INPUT MATERIAL:
-=-=-=-=-

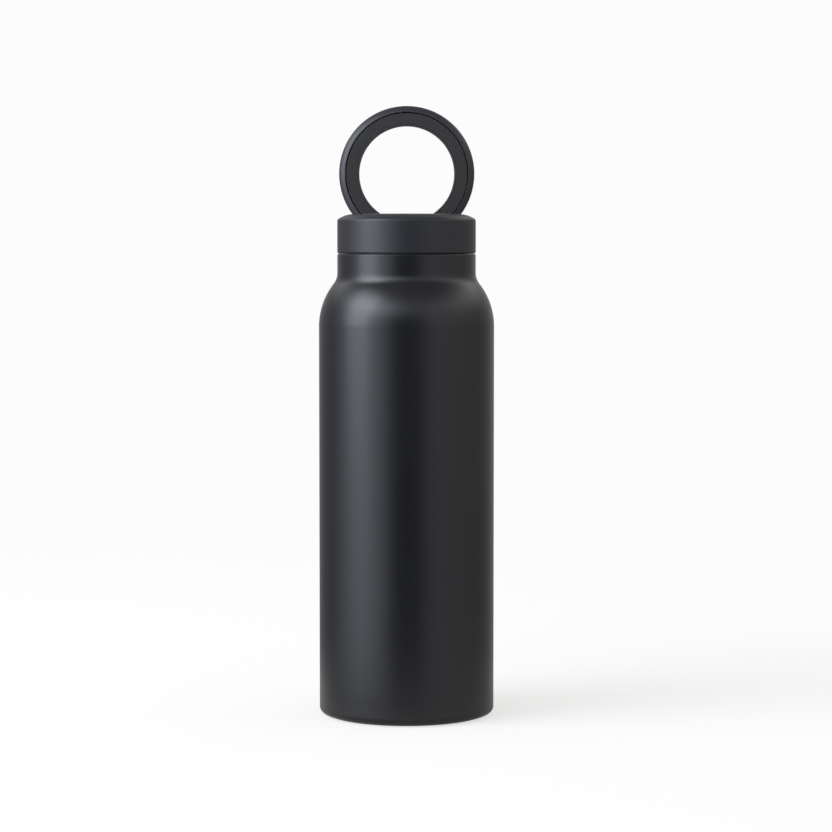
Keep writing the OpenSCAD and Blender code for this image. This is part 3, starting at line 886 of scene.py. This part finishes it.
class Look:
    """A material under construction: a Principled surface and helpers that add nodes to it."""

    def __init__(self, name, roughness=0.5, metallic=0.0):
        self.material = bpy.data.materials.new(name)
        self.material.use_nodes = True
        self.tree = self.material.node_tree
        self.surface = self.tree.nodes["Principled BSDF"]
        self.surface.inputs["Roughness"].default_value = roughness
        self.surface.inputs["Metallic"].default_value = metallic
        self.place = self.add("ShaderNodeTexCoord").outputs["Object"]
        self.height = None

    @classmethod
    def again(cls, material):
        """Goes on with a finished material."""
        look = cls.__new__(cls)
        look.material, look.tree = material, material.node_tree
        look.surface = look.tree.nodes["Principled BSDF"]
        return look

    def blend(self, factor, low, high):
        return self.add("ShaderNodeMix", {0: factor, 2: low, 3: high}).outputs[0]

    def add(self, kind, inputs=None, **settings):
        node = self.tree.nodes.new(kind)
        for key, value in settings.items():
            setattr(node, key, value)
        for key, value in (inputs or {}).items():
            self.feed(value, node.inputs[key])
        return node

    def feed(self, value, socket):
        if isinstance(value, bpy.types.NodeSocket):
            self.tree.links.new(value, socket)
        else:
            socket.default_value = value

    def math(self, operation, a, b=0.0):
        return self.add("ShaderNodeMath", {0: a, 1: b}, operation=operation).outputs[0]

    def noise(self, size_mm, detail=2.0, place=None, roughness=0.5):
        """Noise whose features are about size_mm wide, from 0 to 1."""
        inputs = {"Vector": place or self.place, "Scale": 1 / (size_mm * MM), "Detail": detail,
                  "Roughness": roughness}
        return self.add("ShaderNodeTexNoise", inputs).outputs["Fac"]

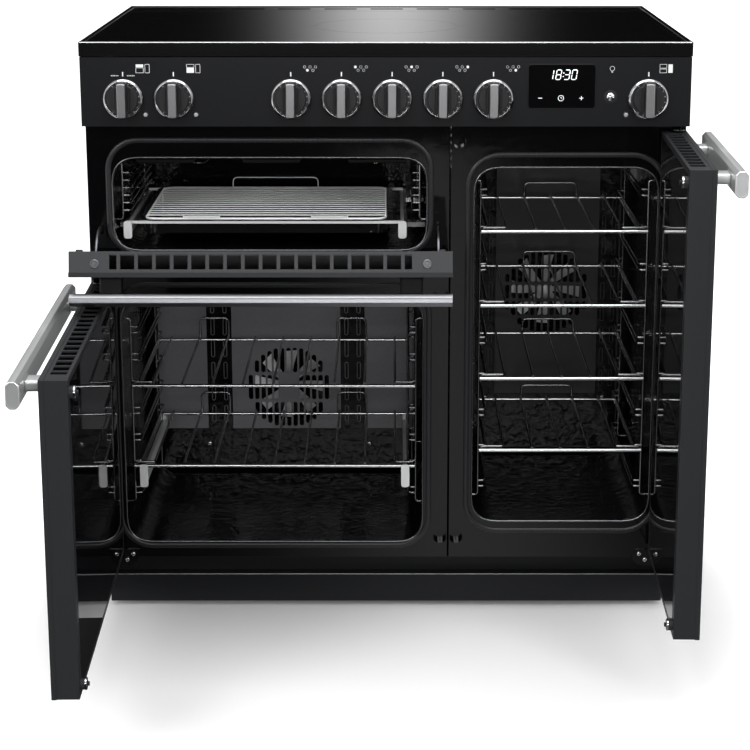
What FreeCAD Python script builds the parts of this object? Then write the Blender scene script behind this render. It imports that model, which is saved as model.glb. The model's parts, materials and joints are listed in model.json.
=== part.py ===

-=-=-=-=-

EXERCISE OBJECTIVE:
Using the listing above, pull out all lines that hold the word "materials".

FULL ANSWER:
        self.material = bpy.data.materials.new(name)
What FreeCAD Python script builds the parts of this object? Then write the Blender scene script behind this render. It imports that model, which is saved as model.glb. The model's parts, materials and joints are listed in model.json.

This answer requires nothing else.